Collect from the data below each line with "parts".
++++ Input material
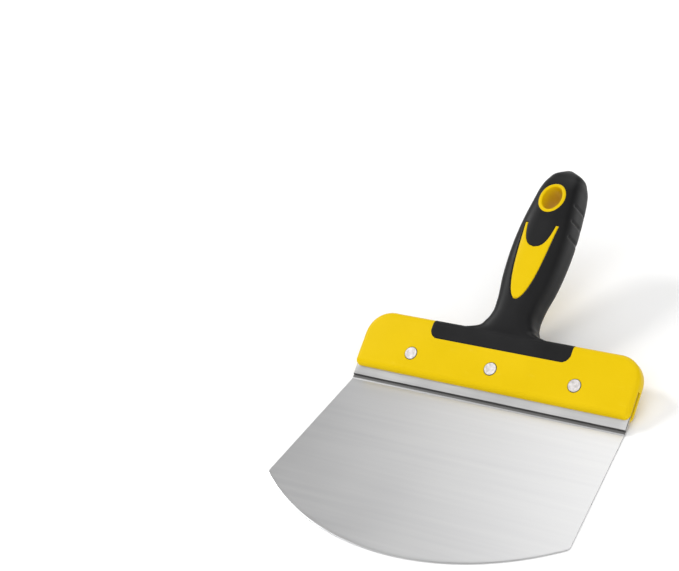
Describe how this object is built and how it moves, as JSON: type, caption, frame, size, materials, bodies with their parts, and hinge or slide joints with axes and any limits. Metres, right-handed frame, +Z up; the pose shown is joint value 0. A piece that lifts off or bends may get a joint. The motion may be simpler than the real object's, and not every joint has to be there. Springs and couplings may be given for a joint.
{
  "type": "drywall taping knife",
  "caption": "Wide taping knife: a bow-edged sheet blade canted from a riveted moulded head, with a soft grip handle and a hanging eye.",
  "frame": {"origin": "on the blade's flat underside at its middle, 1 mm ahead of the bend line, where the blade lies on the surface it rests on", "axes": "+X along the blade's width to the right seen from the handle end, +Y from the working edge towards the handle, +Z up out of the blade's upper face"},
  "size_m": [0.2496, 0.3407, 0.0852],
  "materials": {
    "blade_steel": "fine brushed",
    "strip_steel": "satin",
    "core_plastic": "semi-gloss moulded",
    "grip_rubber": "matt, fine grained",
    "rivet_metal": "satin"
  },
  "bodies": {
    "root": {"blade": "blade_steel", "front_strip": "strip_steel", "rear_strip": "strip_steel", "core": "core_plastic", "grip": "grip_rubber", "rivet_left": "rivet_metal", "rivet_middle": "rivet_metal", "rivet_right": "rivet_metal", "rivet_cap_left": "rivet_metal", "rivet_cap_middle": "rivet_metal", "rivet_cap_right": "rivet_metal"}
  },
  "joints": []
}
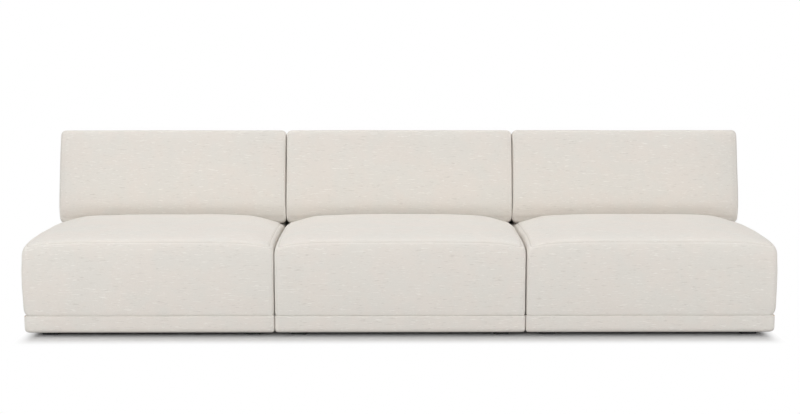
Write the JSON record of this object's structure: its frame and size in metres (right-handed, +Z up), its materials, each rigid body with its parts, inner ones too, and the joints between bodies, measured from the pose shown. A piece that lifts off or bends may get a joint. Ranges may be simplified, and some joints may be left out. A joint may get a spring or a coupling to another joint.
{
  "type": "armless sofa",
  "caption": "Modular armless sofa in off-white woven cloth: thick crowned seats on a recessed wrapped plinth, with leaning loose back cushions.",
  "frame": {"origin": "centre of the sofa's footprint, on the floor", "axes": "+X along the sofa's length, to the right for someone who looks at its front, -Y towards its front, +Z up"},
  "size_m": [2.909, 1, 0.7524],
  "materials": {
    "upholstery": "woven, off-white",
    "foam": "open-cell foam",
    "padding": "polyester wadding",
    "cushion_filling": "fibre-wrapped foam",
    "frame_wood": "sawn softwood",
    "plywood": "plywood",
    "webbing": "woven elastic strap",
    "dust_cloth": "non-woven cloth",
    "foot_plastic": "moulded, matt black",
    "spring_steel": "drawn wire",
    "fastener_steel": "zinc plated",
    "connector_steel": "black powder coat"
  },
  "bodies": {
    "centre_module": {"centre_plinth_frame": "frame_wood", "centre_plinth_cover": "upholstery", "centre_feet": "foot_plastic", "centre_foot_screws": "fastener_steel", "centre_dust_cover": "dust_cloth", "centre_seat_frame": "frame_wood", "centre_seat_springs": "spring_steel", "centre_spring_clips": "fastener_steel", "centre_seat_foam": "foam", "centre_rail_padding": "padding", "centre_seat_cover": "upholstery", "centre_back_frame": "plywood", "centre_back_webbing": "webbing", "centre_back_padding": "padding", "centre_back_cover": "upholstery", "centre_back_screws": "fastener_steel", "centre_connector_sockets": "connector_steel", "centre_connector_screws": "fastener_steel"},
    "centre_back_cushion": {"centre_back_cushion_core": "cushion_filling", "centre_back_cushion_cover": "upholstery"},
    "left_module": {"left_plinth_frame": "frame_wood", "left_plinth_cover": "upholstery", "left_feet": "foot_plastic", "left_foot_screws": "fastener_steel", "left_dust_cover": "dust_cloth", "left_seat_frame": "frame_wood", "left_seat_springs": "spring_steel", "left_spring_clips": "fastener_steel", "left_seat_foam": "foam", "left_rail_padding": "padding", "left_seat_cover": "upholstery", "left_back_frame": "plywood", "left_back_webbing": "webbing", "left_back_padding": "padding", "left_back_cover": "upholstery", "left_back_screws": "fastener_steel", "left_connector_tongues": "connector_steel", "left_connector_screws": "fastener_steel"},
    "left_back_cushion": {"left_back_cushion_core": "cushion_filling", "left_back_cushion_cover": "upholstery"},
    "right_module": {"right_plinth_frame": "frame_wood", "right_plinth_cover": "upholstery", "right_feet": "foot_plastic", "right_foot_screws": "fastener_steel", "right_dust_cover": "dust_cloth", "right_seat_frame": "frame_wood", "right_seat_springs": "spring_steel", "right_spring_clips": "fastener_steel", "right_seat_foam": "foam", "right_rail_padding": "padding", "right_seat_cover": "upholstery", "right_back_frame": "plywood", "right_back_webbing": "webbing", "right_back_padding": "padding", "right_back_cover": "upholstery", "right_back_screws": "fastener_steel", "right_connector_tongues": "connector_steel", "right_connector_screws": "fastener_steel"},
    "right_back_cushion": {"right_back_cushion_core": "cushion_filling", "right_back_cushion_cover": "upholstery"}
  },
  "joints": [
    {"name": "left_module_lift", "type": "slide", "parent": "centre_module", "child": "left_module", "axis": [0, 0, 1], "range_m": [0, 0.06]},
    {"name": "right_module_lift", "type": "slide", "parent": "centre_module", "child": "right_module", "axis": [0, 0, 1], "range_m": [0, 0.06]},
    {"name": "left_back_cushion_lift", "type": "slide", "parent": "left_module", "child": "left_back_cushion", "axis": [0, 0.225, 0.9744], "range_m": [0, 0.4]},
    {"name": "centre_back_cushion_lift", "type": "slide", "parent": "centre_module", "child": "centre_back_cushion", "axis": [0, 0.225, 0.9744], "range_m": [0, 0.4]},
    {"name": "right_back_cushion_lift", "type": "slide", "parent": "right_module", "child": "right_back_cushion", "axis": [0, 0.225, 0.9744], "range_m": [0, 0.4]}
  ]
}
++++++++
++++ Input material
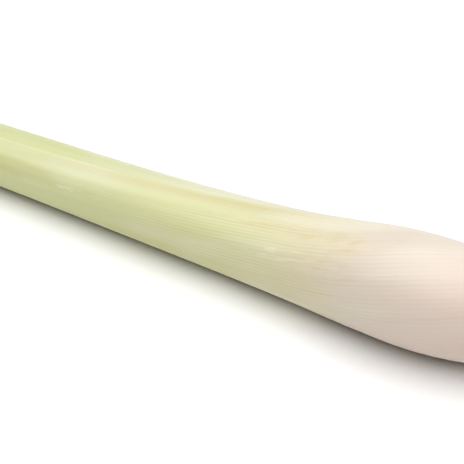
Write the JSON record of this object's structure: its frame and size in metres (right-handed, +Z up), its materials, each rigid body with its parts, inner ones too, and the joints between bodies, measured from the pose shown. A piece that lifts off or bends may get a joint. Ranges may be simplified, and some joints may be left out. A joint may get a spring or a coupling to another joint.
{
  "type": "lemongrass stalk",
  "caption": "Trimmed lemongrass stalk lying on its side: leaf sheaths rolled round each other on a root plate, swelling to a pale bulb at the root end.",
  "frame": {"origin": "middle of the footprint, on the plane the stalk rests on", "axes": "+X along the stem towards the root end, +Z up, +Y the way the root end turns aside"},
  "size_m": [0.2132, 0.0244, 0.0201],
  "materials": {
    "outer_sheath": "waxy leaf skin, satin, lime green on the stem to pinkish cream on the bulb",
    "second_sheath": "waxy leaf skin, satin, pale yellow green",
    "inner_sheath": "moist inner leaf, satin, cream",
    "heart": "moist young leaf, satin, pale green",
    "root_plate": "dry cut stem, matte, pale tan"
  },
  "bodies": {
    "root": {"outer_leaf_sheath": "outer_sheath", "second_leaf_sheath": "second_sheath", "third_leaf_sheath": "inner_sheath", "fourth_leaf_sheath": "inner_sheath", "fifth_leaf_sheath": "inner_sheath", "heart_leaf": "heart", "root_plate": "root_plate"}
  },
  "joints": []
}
++++++++
++++ Input material
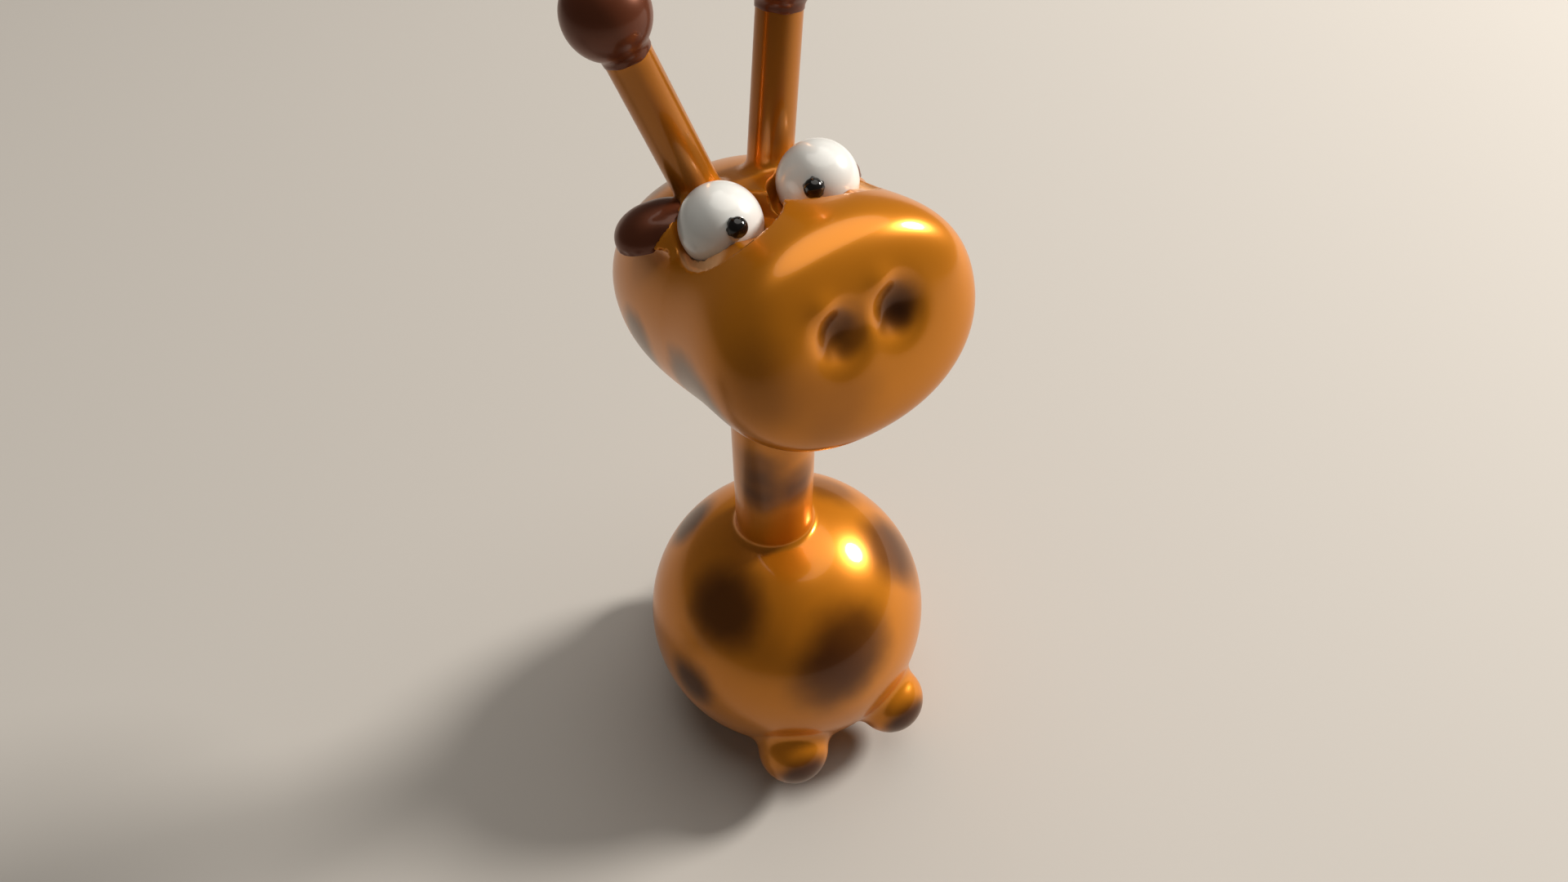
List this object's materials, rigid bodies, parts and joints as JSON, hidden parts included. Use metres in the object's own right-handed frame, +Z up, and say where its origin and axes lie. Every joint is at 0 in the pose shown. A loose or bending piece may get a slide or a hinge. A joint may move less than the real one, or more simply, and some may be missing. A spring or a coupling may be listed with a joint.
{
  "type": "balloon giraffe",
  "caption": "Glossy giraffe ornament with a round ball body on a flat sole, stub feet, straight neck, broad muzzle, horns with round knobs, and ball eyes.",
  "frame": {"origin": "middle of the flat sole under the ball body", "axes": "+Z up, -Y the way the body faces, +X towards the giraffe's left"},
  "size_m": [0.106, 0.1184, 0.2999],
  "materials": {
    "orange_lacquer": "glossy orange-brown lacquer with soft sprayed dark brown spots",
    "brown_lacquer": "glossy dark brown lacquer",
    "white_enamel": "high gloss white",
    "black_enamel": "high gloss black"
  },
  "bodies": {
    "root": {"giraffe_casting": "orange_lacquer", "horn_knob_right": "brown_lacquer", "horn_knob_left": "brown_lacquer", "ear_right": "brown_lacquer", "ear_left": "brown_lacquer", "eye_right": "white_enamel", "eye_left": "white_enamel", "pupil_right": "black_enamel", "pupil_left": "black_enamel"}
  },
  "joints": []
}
++++++++
#### Solution to the exercise
Describe how this object is built and how it moves, as JSON: type, caption, frame, size, materials, bodies with their parts, and hinge or slide joints with axes and any limits. Metres, right-handed frame, +Z up; the pose shown is joint value 0. A piece that lifts off or bends may get a joint. The motion may be simpler than the real object's, and not every joint has to be there. Springs and couplings may be given for a joint.
Write the JSON record of this object's structure: its frame and size in metres (right-handed, +Z up), its materials, each rigid body with its parts, inner ones too, and the joints between bodies, measured from the pose shown. A piece that lifts off or bends may get a joint. Ranges may be simplified, and some joints may be left out. A joint may get a spring or a coupling to another joint.
Write the JSON record of this object's structure: its frame and size in metres (right-handed, +Z up), its materials, each rigid body with its parts, inner ones too, and the joints between bodies, measured from the pose shown. A piece that lifts off or bends may get a joint. Ranges may be simplified, and some joints may be left out. A joint may get a spring or a coupling to another joint.
List this object's materials, rigid bodies, parts and joints as JSON, hidden parts included. Use metres in the object's own right-handed frame, +Z up, and say where its origin and axes lie. Every joint is at 0 in the pose shown. A loose or bending piece may get a slide or a hinge. A joint may move less than the real one, or more simply, and some may be missing. A spring or a coupling may be listed with a joint.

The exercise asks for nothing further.